The protester who disrupted a White House ceremony for Chinese President Hu Jintao was charged with a federal crime punishable by up to six months in jail.

Wenyi Wang, 47, a doctor who lives in New York, got onto the White House lawn Thursday morning as a credentialed journalist for a newspaper associated with the Falun Gong.

She was arrested by the Secret Service after she began yelling from a media platform.

http://www.upi.com/NewsTrack/view.php?StoryID=20060422-014832-8456r


P.S.

Wenyi Wang said, "Stop oppressing the Falun Gong," "Your time is running out," and "Anything you have done will come back to you in this lifetime." To George W. Bush she said, "Stop him from persecuting Falun Gong!"

She has been charged by the Feds under a law that says, in part: anyone who "intimidates, coerces, threatens, or harasses a foreign official or an official guest or obstructs a foreign official in the performance of his duties" face up to six months in jail.

Under the theory that the punishment should fit the crime, does this act of protest meet that standard?

Lindsey
April 22nd, 2006, 11:42 PM
Under the theory that the punishment should fit the crime, does this act of protest meet that standard?
Hard to say, since she was speaking in Chinese. ;-)

It's not the first time a press pass has been used to voice a protest; Bush I was subjected to something along the same line during his term as president.
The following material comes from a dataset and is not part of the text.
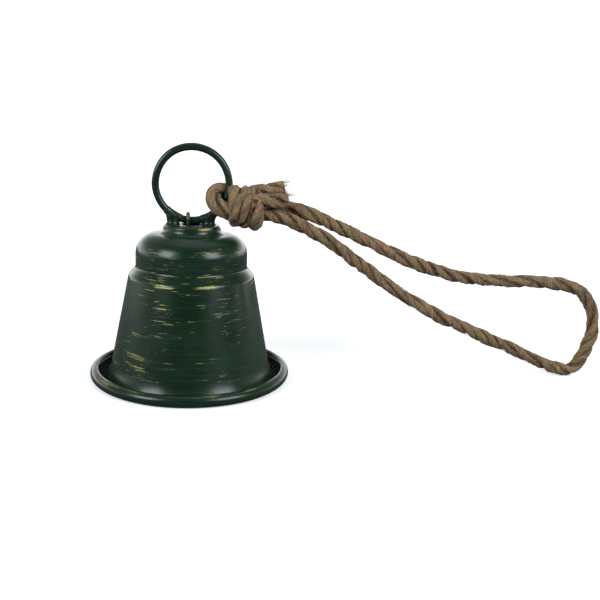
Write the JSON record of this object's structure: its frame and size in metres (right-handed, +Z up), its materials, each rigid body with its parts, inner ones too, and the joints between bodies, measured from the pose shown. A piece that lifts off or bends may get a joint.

And the fact that he cooled it out and didn't immediately have the guy hauled away by the Secret Service took the guy completely by surprise and left him, quite literally, speechless. "This American Life" produced a segment a year or two ago with the protester involved in that incident recounting the story, with great embarassment in retrospect, which made for a pretty funny narrative. Oh, yeah, here it is: Act Two of this program (http://207.70.82.73/pages/descriptions/04/257.html).

--Lindsey

Judy G. Russell
April 24th, 2006, 03:43 PM
Yep, it fits. She's not being prosecuted for what she said. She's being prosecuted for the circumstances under which she said it: she snuck into a restricted area under false pretenses for no purpose other than to scream at Hu and embarrass him (and/or Bush) in that setting. If she'd done exactly the same thing right outside the White House gates, she'd have been 100% protected.